■ What to do
Locate the line bearing "on the table." in the material below, then reproduce it and each following line up to and including the line bearing "if empty is".

********************

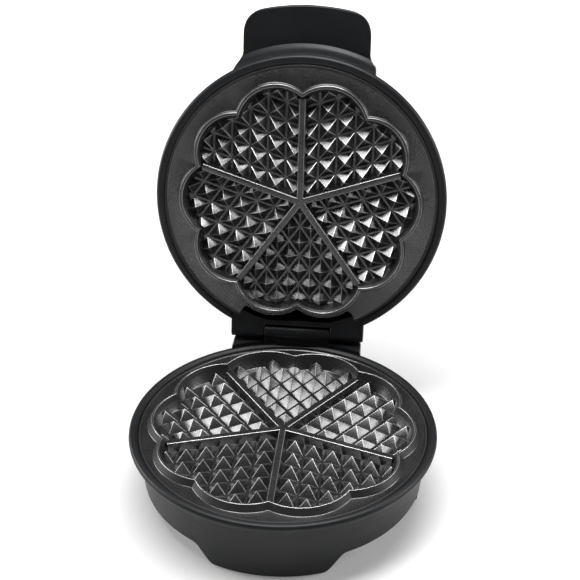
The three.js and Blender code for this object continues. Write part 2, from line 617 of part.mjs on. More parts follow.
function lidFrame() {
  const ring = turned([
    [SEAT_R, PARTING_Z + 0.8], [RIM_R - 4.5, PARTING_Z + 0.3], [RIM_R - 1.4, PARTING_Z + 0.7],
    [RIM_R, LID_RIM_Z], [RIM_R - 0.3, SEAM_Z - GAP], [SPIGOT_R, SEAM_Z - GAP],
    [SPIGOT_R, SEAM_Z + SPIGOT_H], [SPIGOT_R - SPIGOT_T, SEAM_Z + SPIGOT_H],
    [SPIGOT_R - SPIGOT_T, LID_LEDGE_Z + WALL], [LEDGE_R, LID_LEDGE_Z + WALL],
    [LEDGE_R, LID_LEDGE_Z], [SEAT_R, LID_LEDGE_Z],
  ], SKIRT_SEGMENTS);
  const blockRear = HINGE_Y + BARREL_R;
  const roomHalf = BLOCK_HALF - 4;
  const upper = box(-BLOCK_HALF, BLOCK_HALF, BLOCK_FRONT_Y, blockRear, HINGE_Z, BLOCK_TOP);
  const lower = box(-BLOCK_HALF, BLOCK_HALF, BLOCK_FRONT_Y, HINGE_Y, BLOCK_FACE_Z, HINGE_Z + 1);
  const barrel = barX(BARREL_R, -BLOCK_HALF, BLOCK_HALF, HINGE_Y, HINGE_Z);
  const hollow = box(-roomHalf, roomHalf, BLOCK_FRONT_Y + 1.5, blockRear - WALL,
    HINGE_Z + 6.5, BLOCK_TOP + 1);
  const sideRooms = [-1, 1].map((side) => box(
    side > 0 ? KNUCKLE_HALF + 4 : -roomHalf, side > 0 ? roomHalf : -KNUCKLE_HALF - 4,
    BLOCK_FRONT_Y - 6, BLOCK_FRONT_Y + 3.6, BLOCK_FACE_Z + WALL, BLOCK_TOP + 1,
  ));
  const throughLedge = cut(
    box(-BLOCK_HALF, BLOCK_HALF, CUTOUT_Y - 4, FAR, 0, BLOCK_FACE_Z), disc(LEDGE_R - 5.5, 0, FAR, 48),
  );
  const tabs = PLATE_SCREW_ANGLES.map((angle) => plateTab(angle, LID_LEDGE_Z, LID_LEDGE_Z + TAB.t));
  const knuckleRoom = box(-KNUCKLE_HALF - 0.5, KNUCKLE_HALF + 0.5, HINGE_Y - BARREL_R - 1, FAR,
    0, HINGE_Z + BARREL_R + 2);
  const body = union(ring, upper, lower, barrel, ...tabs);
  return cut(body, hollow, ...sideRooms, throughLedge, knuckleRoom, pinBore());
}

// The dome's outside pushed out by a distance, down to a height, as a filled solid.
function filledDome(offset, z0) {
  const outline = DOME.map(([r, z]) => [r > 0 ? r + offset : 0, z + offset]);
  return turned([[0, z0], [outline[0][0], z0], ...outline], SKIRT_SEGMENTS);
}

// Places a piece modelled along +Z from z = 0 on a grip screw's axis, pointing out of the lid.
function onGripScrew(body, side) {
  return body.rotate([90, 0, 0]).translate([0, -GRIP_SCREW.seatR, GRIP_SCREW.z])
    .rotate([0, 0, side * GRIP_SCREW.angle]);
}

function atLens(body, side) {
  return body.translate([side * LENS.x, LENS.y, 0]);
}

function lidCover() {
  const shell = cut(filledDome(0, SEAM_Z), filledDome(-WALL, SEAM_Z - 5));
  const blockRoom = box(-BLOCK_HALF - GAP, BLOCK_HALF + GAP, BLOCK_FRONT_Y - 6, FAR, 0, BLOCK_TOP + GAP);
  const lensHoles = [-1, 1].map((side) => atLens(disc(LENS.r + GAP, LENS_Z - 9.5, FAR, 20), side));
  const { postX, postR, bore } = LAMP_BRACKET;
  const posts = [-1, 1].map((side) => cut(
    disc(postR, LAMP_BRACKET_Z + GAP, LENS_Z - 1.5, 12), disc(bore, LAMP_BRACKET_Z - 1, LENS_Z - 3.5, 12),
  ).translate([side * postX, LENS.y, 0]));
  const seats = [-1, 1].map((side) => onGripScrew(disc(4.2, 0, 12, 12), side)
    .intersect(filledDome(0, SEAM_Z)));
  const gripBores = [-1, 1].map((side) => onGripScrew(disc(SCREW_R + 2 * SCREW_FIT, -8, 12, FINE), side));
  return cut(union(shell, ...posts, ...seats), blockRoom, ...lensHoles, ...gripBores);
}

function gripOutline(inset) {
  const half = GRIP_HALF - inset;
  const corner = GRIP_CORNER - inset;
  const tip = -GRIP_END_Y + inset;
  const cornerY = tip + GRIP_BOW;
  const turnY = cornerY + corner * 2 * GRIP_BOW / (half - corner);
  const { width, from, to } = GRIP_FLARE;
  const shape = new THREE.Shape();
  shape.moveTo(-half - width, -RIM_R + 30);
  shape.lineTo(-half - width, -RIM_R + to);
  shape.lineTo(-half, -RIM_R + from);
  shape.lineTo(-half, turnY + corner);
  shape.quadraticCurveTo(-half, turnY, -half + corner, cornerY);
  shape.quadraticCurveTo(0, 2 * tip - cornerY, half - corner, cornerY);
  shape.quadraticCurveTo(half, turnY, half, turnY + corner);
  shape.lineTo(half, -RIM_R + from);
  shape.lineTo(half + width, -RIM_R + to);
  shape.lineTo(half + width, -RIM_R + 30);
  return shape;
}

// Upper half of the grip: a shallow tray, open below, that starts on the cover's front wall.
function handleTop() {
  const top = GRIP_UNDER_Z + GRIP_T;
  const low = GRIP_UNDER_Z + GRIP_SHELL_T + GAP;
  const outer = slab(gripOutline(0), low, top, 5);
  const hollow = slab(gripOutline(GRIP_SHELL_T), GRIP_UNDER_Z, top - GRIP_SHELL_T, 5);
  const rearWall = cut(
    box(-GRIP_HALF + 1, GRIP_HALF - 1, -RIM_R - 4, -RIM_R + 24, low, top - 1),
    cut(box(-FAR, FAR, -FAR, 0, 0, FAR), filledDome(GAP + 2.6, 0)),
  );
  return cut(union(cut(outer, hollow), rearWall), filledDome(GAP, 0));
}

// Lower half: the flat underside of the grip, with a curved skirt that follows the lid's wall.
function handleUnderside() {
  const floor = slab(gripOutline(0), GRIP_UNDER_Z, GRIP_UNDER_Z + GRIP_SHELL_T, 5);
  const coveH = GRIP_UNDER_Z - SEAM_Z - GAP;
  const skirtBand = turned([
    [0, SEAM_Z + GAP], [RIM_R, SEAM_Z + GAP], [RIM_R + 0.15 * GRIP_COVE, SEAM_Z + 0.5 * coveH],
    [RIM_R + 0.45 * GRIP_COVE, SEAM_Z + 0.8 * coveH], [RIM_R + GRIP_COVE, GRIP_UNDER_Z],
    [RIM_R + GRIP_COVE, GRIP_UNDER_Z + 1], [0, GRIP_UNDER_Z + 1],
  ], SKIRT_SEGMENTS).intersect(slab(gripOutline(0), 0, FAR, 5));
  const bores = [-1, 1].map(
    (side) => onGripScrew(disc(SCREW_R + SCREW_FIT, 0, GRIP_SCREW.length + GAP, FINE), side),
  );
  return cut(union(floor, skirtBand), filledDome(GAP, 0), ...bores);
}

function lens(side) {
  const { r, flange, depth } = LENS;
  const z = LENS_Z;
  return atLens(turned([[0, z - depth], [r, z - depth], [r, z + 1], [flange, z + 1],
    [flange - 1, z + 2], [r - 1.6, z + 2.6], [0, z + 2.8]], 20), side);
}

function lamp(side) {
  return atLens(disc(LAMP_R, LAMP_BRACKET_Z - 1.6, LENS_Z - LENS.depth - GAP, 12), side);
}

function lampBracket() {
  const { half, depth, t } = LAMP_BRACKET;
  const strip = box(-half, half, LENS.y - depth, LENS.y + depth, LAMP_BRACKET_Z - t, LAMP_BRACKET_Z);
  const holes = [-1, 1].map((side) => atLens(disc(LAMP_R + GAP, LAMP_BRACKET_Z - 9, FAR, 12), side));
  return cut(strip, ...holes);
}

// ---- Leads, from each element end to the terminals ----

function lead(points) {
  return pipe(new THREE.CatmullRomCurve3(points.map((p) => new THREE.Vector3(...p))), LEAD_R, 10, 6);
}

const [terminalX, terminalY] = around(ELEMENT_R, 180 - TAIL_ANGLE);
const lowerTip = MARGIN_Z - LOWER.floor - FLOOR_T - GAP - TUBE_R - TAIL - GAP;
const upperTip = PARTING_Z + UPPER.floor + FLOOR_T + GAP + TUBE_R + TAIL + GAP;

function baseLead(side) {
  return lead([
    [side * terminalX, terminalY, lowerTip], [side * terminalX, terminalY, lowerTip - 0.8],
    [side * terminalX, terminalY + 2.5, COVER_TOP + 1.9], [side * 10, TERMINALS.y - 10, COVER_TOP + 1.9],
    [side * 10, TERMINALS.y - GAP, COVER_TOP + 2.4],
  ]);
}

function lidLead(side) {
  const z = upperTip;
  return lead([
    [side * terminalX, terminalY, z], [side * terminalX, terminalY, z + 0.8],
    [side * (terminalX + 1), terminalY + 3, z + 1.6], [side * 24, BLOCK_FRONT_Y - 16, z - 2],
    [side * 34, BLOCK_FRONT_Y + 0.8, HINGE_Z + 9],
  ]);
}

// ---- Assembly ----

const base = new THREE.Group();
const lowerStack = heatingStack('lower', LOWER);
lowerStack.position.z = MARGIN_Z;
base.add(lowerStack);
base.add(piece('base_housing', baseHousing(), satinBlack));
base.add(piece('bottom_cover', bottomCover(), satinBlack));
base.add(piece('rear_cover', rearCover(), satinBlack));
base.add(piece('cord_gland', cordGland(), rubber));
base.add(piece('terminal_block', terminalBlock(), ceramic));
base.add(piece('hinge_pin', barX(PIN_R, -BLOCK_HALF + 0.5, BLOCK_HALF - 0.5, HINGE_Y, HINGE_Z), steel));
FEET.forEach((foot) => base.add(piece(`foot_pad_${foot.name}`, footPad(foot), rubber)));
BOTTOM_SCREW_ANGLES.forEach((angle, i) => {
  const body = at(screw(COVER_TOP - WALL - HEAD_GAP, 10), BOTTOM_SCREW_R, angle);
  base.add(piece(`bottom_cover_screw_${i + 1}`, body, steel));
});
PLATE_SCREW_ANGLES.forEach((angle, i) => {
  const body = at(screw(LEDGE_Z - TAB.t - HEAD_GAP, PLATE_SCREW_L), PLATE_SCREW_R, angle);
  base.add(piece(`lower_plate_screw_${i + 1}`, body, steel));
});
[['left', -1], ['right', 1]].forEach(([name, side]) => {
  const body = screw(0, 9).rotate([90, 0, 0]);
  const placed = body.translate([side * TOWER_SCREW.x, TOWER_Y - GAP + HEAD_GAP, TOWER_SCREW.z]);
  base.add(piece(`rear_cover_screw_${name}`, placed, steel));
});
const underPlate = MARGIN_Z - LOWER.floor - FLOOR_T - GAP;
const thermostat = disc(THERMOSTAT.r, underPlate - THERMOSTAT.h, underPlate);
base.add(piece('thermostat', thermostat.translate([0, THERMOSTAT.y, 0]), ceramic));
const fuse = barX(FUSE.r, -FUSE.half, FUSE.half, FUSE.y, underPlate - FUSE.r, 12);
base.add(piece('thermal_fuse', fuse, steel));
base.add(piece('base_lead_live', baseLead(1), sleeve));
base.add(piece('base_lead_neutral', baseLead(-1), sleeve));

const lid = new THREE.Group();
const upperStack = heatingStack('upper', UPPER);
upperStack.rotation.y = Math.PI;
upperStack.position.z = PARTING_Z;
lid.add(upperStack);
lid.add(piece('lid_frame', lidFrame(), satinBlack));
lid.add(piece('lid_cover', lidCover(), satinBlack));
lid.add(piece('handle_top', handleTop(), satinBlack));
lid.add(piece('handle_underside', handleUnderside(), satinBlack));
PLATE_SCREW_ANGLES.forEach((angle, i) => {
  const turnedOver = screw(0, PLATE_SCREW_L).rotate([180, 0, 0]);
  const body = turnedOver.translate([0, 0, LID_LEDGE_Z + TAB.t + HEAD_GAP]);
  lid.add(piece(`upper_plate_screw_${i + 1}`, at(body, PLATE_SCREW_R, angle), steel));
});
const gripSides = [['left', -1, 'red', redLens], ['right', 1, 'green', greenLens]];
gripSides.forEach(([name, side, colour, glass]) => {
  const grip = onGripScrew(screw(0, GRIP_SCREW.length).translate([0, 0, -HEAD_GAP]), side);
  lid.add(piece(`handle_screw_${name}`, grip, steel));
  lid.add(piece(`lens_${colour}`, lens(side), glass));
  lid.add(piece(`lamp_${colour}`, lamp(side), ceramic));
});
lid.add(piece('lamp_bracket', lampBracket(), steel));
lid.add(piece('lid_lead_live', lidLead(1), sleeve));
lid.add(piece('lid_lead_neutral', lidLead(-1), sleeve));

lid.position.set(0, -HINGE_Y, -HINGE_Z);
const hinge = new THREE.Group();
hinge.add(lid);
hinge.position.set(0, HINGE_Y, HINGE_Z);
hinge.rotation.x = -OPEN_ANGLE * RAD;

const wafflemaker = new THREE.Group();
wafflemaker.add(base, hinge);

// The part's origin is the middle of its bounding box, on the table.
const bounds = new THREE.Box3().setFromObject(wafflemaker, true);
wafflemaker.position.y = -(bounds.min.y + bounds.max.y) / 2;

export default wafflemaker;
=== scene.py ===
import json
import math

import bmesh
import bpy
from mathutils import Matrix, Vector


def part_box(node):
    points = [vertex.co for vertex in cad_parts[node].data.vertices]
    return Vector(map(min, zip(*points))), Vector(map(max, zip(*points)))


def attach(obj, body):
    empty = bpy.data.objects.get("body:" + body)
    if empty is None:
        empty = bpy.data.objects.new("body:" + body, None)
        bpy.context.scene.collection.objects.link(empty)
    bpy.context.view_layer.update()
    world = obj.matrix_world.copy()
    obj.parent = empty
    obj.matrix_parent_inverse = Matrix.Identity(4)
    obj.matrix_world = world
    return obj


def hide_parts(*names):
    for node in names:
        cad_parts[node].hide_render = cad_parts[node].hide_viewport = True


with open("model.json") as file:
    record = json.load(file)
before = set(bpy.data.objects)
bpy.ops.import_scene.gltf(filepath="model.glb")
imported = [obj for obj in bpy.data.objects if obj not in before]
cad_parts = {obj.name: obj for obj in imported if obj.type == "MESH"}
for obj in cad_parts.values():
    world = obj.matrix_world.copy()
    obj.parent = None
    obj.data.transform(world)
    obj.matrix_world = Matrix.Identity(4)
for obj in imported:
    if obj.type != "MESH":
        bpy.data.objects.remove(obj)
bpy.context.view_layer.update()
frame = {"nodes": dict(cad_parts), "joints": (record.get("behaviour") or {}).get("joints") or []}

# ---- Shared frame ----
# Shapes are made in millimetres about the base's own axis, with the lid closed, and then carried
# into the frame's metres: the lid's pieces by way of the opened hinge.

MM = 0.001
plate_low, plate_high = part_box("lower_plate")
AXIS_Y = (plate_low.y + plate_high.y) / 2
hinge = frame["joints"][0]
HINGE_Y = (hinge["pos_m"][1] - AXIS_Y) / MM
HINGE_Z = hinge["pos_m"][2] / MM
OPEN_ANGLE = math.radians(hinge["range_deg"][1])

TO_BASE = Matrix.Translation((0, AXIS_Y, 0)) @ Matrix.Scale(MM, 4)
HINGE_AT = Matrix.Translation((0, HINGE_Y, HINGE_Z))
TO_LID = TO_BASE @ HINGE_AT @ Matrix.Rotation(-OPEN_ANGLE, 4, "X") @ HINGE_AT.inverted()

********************

■ Final result
// The part's origin is the middle of its bounding box, on the table.
const bounds = new THREE.Box3().setFromObject(wafflemaker, true);
wafflemaker.position.y = -(bounds.min.y + bounds.max.y) / 2;

export default wafflemaker;
=== scene.py ===
import json
import math

import bmesh
import bpy
from mathutils import Matrix, Vector


def part_box(node):
    points = [vertex.co for vertex in cad_parts[node].data.vertices]
    return Vector(map(min, zip(*points))), Vector(map(max, zip(*points)))


def attach(obj, body):
    empty = bpy.data.objects.get("body:" + body)
    if empty is None:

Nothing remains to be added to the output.